INSTRUCTION: Pull out of the data below the stretch of lines bounded by the one containing "make_upper()" and the one containing "for node in", both bounds included, unchanged.

SOURCE MATERIAL:
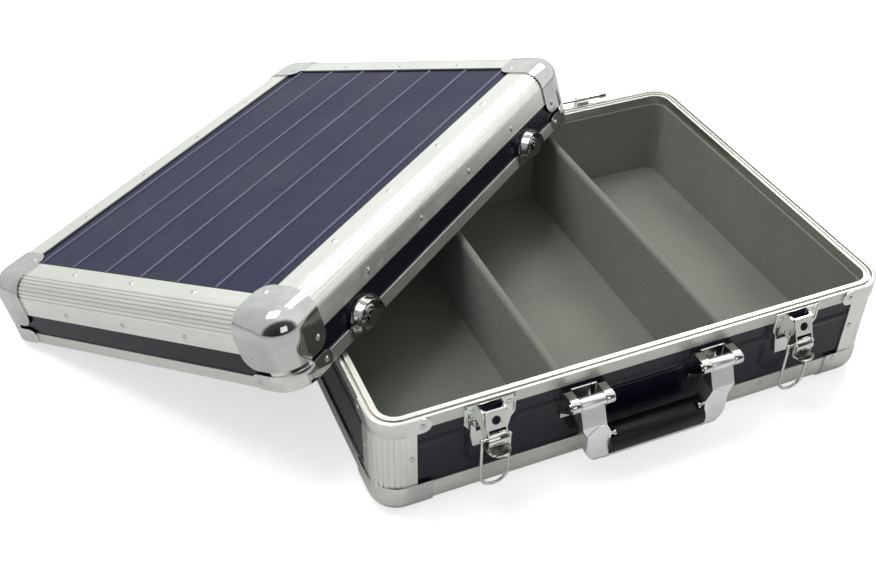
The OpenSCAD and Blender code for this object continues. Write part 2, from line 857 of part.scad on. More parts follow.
module handle_frame() {
    rail_half = handle_pitch / 2 + arm_outer - arm_corner;
    color(chrome) {
        for (side = [-1, 1]) handle_at(side) difference() {
            intersection() {
                side_view(4 * arm_in) arm_side_2d();
                arm_front_cut(side, 3 * handle_out) arm_front_2d();
            }
            cross_pin([handle_out, handle_z], handle_pin_r + run_gap, bracket_w);
            // The front stands back outside the round field
            translate([0, field_h - arm_front, 0]) arm_front_cut(side, field_h + over)
                difference() {
                    translate([-2 * field_r, arm_low - over])
                        square([4 * field_r, handle_z - arm_low]);
                    translate([-arm_in, grip_z]) circle(field_r, $fn = 96);
                }
        }
        // Rail under the grip joins the arms
        translate([-rail_half, rail_inset - case_d / 2 - arm_front, arm_low])
            cube([2 * rail_half, arm_depth - 2 * rail_inset, rail_t]);
    }
}

// Extrudes a front view of the right arm out of the case, mirrored for the left arm
module arm_front_cut(side, h) {
    translate([0, over, 0]) mirror([(1 - side) / 2, 0, 0]) rotate([90, 0, 0])
        translate([0, 0, over]) linear_extrude(height = h) children();
}

module handle_grip() {
    color(black) translate([0, -case_d / 2, 0]) difference() {
        translate([0, -grip_out, grip_z]) rotate([0, 90, 0])
            cylinder(r = grip_r, h = 2 * (grip_half - fit_gap), center = true);
        // Room for the screw at each end
        for (s = [-1, 1]) translate([s * grip_half, 0, 0])
            cross_pin([screw_out, screw_z], notch_r, 2 * notch);
    }
}

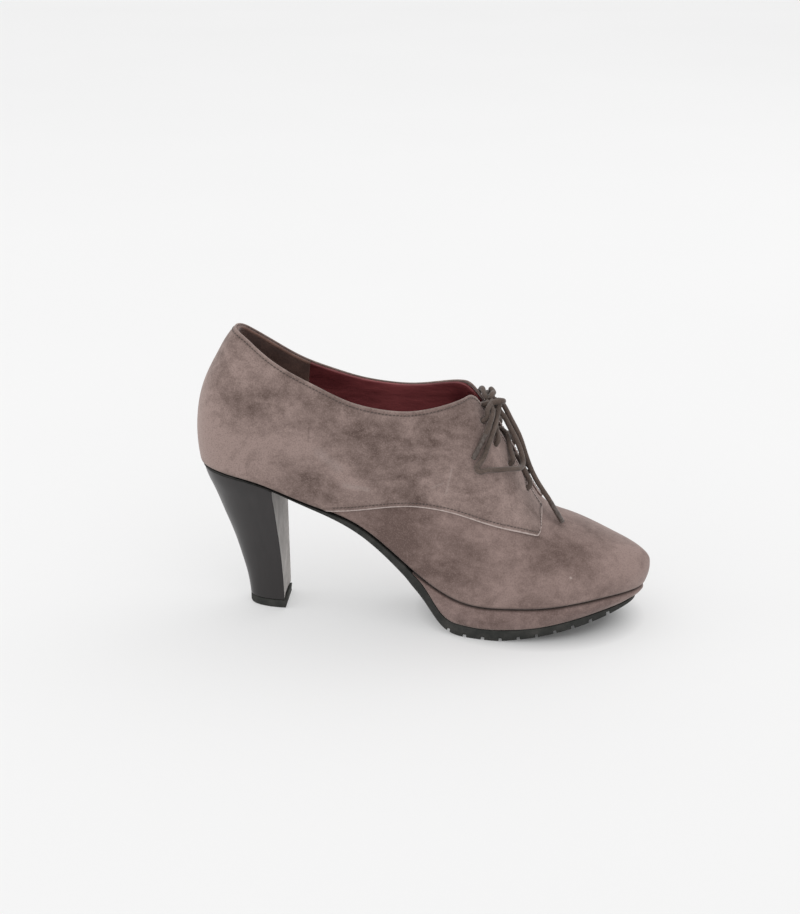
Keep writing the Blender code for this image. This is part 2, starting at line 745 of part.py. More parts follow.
def make_top_piece():
    x, y = tread_rows(HEEL_RING, TOP_PIECE_LIP)
    layers = []
    for z in (TOP_PIECE, 0.0):
        layers.append([np.stack([x, side * y, np.full(HEEL_RING, z)], -1) for side in (-1.0, 1.0)])
    return stack("top_piece", layers, RUBBER)


# Lace: its crossings over the facings, its knot, and the loops and ends that leave it

def smooth_route(points):
    """Points a step apart on a smooth curve through the given ones."""
    points = np.array(points)
    run = np.concatenate([[0.0], np.cumsum(np.linalg.norm(np.diff(points, axis=0), axis=1))])
    at = np.linspace(0, run[-1], max(2, round(run[-1] / LACE_STEP)) + 1)
    return np.stack([smooth(run, points[:, k], at) for k in range(3)], -1)


def cord(name, points, home=shoe):
    shape = bpy.data.curves.new(name, "CURVE")
    shape.dimensions = "3D"
    shape.bevel_depth = LACE
    shape.bevel_resolution = 2
    shape.use_fill_caps = True
    line = shape.splines.new("POLY")
    line.points.add(len(points) - 1)
    for point, place in zip(line.points, points):
        point.co = (*place, 1.0)
    made = bpy.data.objects.new(name, shape)
    made.data.materials.append(LACE_CORD)
    home.objects.link(made)
    return made


def crossing_route(side):
    """From a bottom eyelet to and fro across the gap, up to the top one, close above the
    quarter all the way. side is -1 where it starts on the lateral side."""
    lift = QUARTER_STEP + LACE + LACE_REST
    points = []
    for low, high in zip(EYELETS[:-1], EYELETS[1:]):
        for k in range(CROSSING_STEPS + (high is EYELETS[-1])):
            part = k / CROSSING_STEPS
            turn = turn_at(low.share + (high.share - low.share) * part)
            across = side * BALL_WIDTH * (low.side - (low.side + high.side) * part)
            arch = arch_at(turn, across)
            points.append(last_point(turn, arch) + lift * outward(turn, arch))
        side = -side
    return points


def make_crossings():
    crossings = meshed(cord("lace_crossings", crossing_route(-1)), LACE_CORD, shoe)
    crossings.name = "lace_crossings"
    other = as_cutter(meshed(cord("lace_back", crossing_route(1), cutters), LACE_CORD, cutters))
    combine(crossings, "UNION", other, "crossed_lace")


def make_knot():
    """A rounded lump with one turn of the lace round its middle."""
    build = bmesh.new()
    bmesh.ops.create_uvsphere(build, u_segments=16, v_segments=10, radius=1.0)
    bmesh.ops.scale(build, verts=build.verts, vec=KNOT_RADII)
    mesh = bpy.data.meshes.new("lace_knot")
    build.to_mesh(mesh)
    build.free()
    mesh.materials.append(LACE_CORD)
    knot = bpy.data.objects.new("lace_knot", mesh)
    knot.location = KNOT
    shoe.objects.link(knot)
    angles = np.linspace(0, 2 * np.pi, 16, endpoint=False)
    long_way = KNOT_RADII[0] + KNOT_WRAP - LACE
    short_way = KNOT_RADII[2] + KNOT_WRAP - LACE
    ring = [(KNOT[0] + long_way * np.cos(a), KNOT[1], KNOT[2] + short_way * np.sin(a)) for a in angles]
    turn = cord("knot_wrap", ring, cutters)
    turn.data.splines[0].use_cyclic_u = True
    combine(knot, "UNION", as_cutter(meshed(turn, LACE_CORD, cutters)), "wrap")


def aglet(name, ends):
    start, tip = Vector(ends[0]), Vector(ends[1])
    build = bmesh.new()
    bmesh.ops.create_cone(build, cap_ends=True, segments=8, radius1=AGLET, radius2=AGLET,
                          depth=(tip - start).length)
    mesh = bpy.data.meshes.new(name)
    build.to_mesh(mesh)
    build.free()
    mesh.materials.append(AGLET_PLASTIC)
    made = bpy.data.objects.new(name, mesh)
    made.location = (start + tip) / 2
    made.rotation_mode = "QUATERNION"
    made.rotation_quaternion = (tip - start).to_track_quat("Z", "Y")
    shoe.objects.link(made)


def make_lace():
    make_crossings()
    make_knot()
    cord("lace_loop_outer", smooth_route(OUTER_LOOP))
    cord("lace_loop_inner", smooth_route(INNER_LOOP))
    cord("lace_end_short", smooth_route(SHORT_END))
    cord("lace_end_long", smooth_route(LONG_END))
    aglet("aglet_short", SHORT_AGLET)
    aglet("aglet_long", LONG_AGLET)


make_upper()
make_tongue()
make_insole()
make_platform()
make_outsole()
make_heel()
make_top_piece()
make_lace()
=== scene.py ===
import bmesh
import bpy
import numpy as np
from mathutils import Matrix, Vector, kdtree


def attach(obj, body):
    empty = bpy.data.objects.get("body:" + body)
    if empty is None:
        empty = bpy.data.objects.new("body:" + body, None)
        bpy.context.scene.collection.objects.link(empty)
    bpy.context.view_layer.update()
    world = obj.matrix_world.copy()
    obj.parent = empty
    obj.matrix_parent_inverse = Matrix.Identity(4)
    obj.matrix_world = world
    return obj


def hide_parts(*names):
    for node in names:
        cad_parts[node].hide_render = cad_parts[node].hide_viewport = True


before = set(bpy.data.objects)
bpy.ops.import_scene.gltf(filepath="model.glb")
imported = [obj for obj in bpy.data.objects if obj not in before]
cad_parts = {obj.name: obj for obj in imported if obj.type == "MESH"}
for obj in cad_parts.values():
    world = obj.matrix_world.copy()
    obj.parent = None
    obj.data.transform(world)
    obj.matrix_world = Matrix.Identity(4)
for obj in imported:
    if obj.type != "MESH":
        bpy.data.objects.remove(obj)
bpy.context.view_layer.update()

# Studio: a seamless pale floor under a white sky, one broad soft panel in front and above,
# one behind on the right and a tall one on the left that the heel's lacquer mirrors.
# The camera stands in front of the shoe's outer side and looks down on it.

bpy.context.scene.view_settings.view_transform = "Standard"


def finish(name, colour, roughness, **sockets):
    """Material with one colour and constant values on the shader's own sockets."""
    made = bpy.data.materials.new(name)
    made.use_nodes = True
    shader = made.node_tree.nodes["Principled BSDF"]
    shader.inputs["Base Color"].default_value = (*colour, 1.0)
    shader.inputs["Roughness"].default_value = roughness
    for socket, value in sockets.items():
        shader.inputs[socket.replace("_", " ")].default_value = value
    return made


def add(made, kind, settings=None, **inputs):
    """Node of the material. Each input is a value, or another node's output."""
    tree = made.node_tree
    new = tree.nodes.new("ShaderNode" + kind)
    for key, value in (settings or {}).items():
        setattr(new, key, value)
    for key, value in inputs.items():
        socket = new.inputs[int(key[3:])] if key.startswith("nr_") else new.inputs[key]
        if isinstance(value, bpy.types.NodeSocket):
            tree.links.new(value, socket)
        else:
            socket.default_value = value
    return new


def join(made, output, name="Base Color"):
    """Leads an output to one of the shader's sockets."""
    made.node_tree.links.new(output, made.node_tree.nodes["Principled BSDF"].inputs[name])


def here(made, **mapping):
    """Each point's place in the object's own metres, turned, moved or stretched."""
    place = add(made, "TexCoord").outputs["Object"]
    return add(made, "Mapping", Vector=place, **mapping).outputs["Vector"] if mapping else place


def noise(made, scale, detail=2.0, stretch=None, rough=0.5, twist=0.0):
    """Noise with about 1/scale metres from patch to patch."""
    place = here(made, Scale=stretch) if stretch else here(made)
    return add(made, "TexNoise", Vector=place, Scale=scale, Detail=detail, Roughness=rough,
               Distortion=twist).outputs["Fac"]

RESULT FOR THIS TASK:
make_upper()
make_tongue()
make_insole()
make_platform()
make_outsole()
make_heel()
make_top_piece()
make_lace()
=== scene.py ===
import bmesh
import bpy
import numpy as np
from mathutils import Matrix, Vector, kdtree


def attach(obj, body):
    empty = bpy.data.objects.get("body:" + body)
    if empty is None:
        empty = bpy.data.objects.new("body:" + body, None)
        bpy.context.scene.collection.objects.link(empty)
    bpy.context.view_layer.update()
    world = obj.matrix_world.copy()
    obj.parent = empty
    obj.matrix_parent_inverse = Matrix.Identity(4)
    obj.matrix_world = world
    return obj


def hide_parts(*names):
    for node in names:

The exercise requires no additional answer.